Considérant que par acte sous seing privé daté du 3 juillet 1987, la société Aspac a concédé à Vincent d'Anna et à Patrick Vallet une franchise exclusive de services pour la création et le fonctionnement d'entreprises dans le secteur Lyon Part Dieu pendant une durée de cinq ans moyennant le paiement de la somme de 77.090 F TTC au titre du droit d'entrée et d'une redevance mensuelle égale à 6% du chiffre d'affaires.
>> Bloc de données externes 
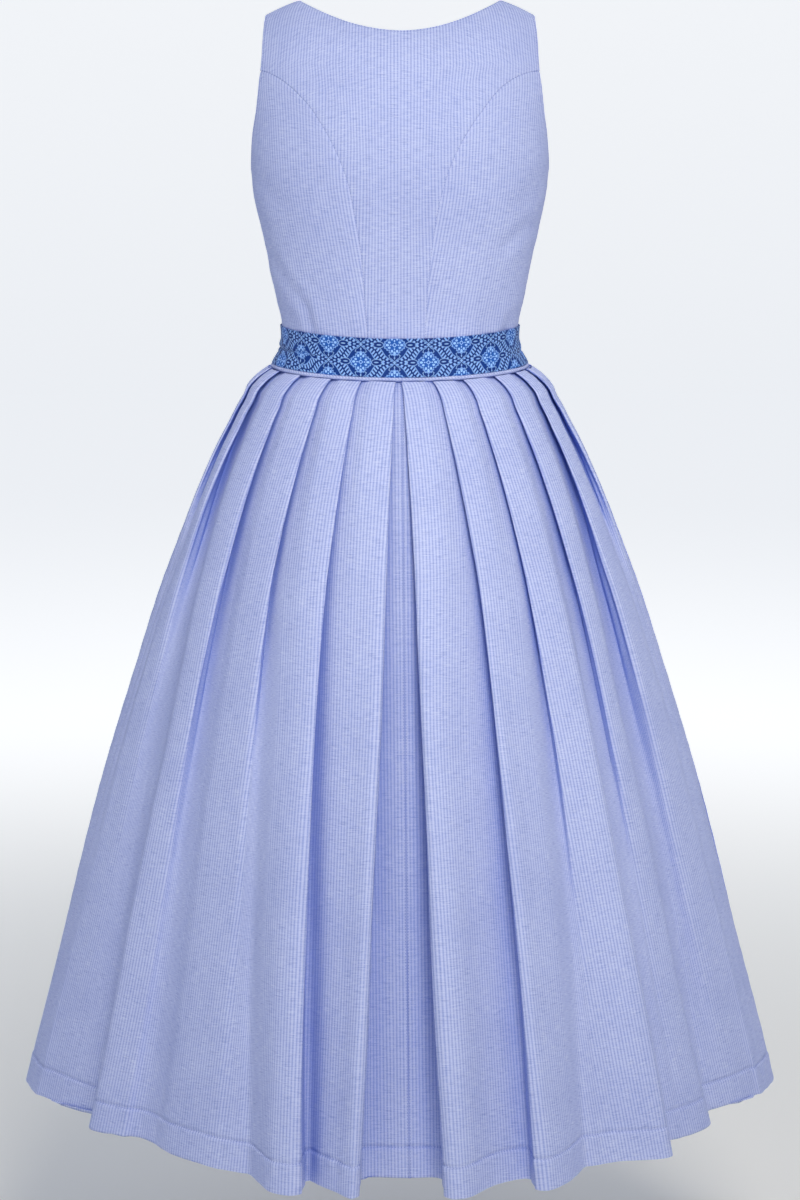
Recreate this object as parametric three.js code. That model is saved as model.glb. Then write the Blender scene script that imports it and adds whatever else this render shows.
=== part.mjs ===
import * as THREE from "three";

// A sleeveless dirndl of midi length, filled out as when it is worn. Millimetres, +Z up.
// The origin lies between the shoulders, on the line where the straps rest on them.
// The wearer faces +Y, so the back of the dress faces -Y and the wearer's left is at -X.

// Driving sizes
const WALL = 1.3; // cotton chambray with its seam allowances
const SEAM = 0.3; // gap between two sewn pieces
const SHOULDER = 9.2; // the top of the straps beside the neck
const UNDERARM = -165;
const WAIST = -360.5; // lower edge of the bodice at the side seams
const HEM = -1130;
const CENTRE_DIP = 6; // the waist seam hangs lower at the centre back and front than at the sides
const NECK_HALF = 102; // half the width of the neckline at the shoulder seam
const BACK_NECK = -20.7; // lowest point of the back neckline
const FRONT_NECK = -120; // lowest point of the front neckline
const LAP_HALF = 11; // half the width of the front lap
const LAP_LIFT = 2.3; // the upper front lies this far out over the lower one
const BELT_HEIGHT = 39;
const BELT_WALL = 1.2;
const BELT_GAP = 0.6; // between the belt and the bodice below it
const BELT_LAP = 0.2; // how far the belt's end covers its beginning, in quarters of the waist
const PIPING_HEIGHT = 3;
const PIPING_WALL = 2.2;
const PIPING_OUT = 0.6; // beyond the bodice
const PIPING_SWELL = 1; // how much further out the middle of its height lies
const PIPING_DROP = 0.9; // from the bodice's lower edge to the piping
const BUTTON_RADIUS = 5.5;
const BUTTON_HEIGHT = 2.6;
const BUTTONS = 7;
const BUTTON_FROM_NECK = 14; // from the neckline to the first button's middle
const BUTTON_FROM_BELT = 16; // from the belt to the last button's middle
const PLEAT_LAYER = 1.9; // from one layer of a pressed pleat to the next
const DEGREE = Math.PI / 180;

const colours = {
  chambray: 0x99a4e0,
  ribbon: 0x33559f,
  button: 0x8f9bd8,
};
const chambray = () =>
  new THREE.MeshStandardMaterial({ color: colours.chambray, roughness: 0.85, metalness: 0 });
const ribbon = () =>
  new THREE.MeshStandardMaterial({ color: colours.ribbon, roughness: 0.6, metalness: 0 });
const buttonPlastic = () =>
  new THREE.MeshStandardMaterial({ color: colours.button, roughness: 0.4, metalness: 0 });

// The figure inside the bodice: half width at the sides and depth of the back, level by level
const TORSO = [
  { z: -380, side: 140, back: 97, front: 99 },
  { z: -360, side: 131, back: 92, front: 94 },
  { z: -348, side: 124.5, back: 90, front: 92 },
  { z: -334, side: 121.5, back: 89.5, front: 92 },
  { z: -318, side: 122.8, back: 89.5, front: 94 },
  { z: -296, side: 127, back: 91, front: 100 },
  { z: -271, side: 132.5, back: 94, front: 110 },
  { z: -246, side: 138, back: 97.5, front: 122 },
  { z: -222, side: 142.9, back: 101, front: 129 },
  { z: -197, side: 148.3, back: 104.5, front: 128 },
  { z: -173, side: 152.2, back: 107, front: 124 },
  { z: -150, side: 153.6, back: 108, front: 119 },
  { z: -124, side: 155, back: 106.5, front: 112 },
  { z: -100, side: 156.5, back: 102, front: 103 },
  { z: -75, side: 158, back: 94, front: 93 },
  { z: -50, side: 158, back: 83.5, front: 79 },
  { z: -30, side: 157, back: 71, front: 65 },
  { z: -14, side: 156, back: 56, front: 51 },
  { z: -4, side: 155, back: 42.5, front: 39 },
  { z: 3, side: 155, back: 29, front: 27 },
  { z: 7, side: 155, back: 17.5, front: 16.5 },
  { z: SHOULDER, side: 155, back: 0, front: 0 },
];
const ROUNDNESS = 2.2; // exponent of the torso's cross-section: 2 is an ellipse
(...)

Qu'il est stipulé que la société Aspac accorde aux franchisés le droit d'usage de l'enseigne et de la marque " Aspac " et promet de leur assurer la formation et l'assistance permanente pour la création et le fonctionnement de leur entreprise notamment en leur transmettant son savoir-faire par un stage initial d'une journée, la remise d'un manuel opérationnel constamment mis à jour et des réunions de franchisés à intervalles réguliers ;

Qu'enfin le franchiseur doit promouvoir la marque " Aspac " par une publicité nationale;

Considérant qu'à la fin de l'année 1987, la société CATCL a été créée, avec l'accord du franchiseur, pour exercer l'activité franchisée ;

Considérant que Vincent d'Anna et Patrick Vallet ont effectué un stage initial de deux jours au siège de la société Aspac et que cette société a transmis à la société CATCL des manuels contenant des connaissances succinctes en matières juridique, commerciale et comptable ainsi que quelques renseignements pratiques et procédés techniques tels que des modèles types d'actes juridiques ou des méthodes de marketing diffusés dans la presse ;

Considérant qu'il apparaît ainsi que <B<la société Aspac qui était contractuellement tenue d'assurer la formation de son franchisé, a failli à cette obligation essentielle en transmettant un savoir-faire très limité et dépourvu d'originalité que le franchisé était en mesure d'acquérir par ses seuls moyens et qui en tout état de cause, était manifestement insuffisant pour lui permettre d'effectuer les prestations franchisées ; qu'en effet, celles-ci nécessitent une parfaite maîtrise des techniques juridiques, comptables, financières et commerciales ;

Que d'ailleurs la société CATCL a en fait, limité son activité à la location de bureaux à la journée ce qui ne requiert pas un savoir-faire particulier ;

Qu'en conséquence, il y a lieu de prononcer la résolution du contrat de franchise aux torts exclusifs de la société Aspac, de débouter celle-ci de ses demandes en paiement de dommages-intérêts et de la condamner à rembourser à la société CATCL la somme de 77.090 F qu'elle a versée au titre du droit d'entrée ;

Considérant qu'il ne paraît pas inéquitable de laisser à la charge des intimés leurs frais non répétibles exposés en première instance et en appel compte tenu qu'ils ont utilisé pendant plusieurs mois l'enseigne " Aspac " qui bénéficie d'une certaine notoriété ce qui a facilité le démarrage de leur activité de location de bureaux ;

Par ces motifs : LA COUR : Infirmant le jugement déféré ; Prononce la résolution du contrat de franchise aux torts exclusifs de la SA Aspac, En conséquence : Déboute cette société de ses prétentions, La condamne à rembourser à la SARL Centre d'affaires Tours Crédit Lyonnais la somme de 77.090 F, Déboute les intimés de leurs demandes en paiement de leurs frais non répétibles, Condamne la SA Aspac aux dépens de première instance et d'appel. Et, pour ceux d'appel, accorde un droit de recouvrement direct au profit de Maître Lecharny, avoué.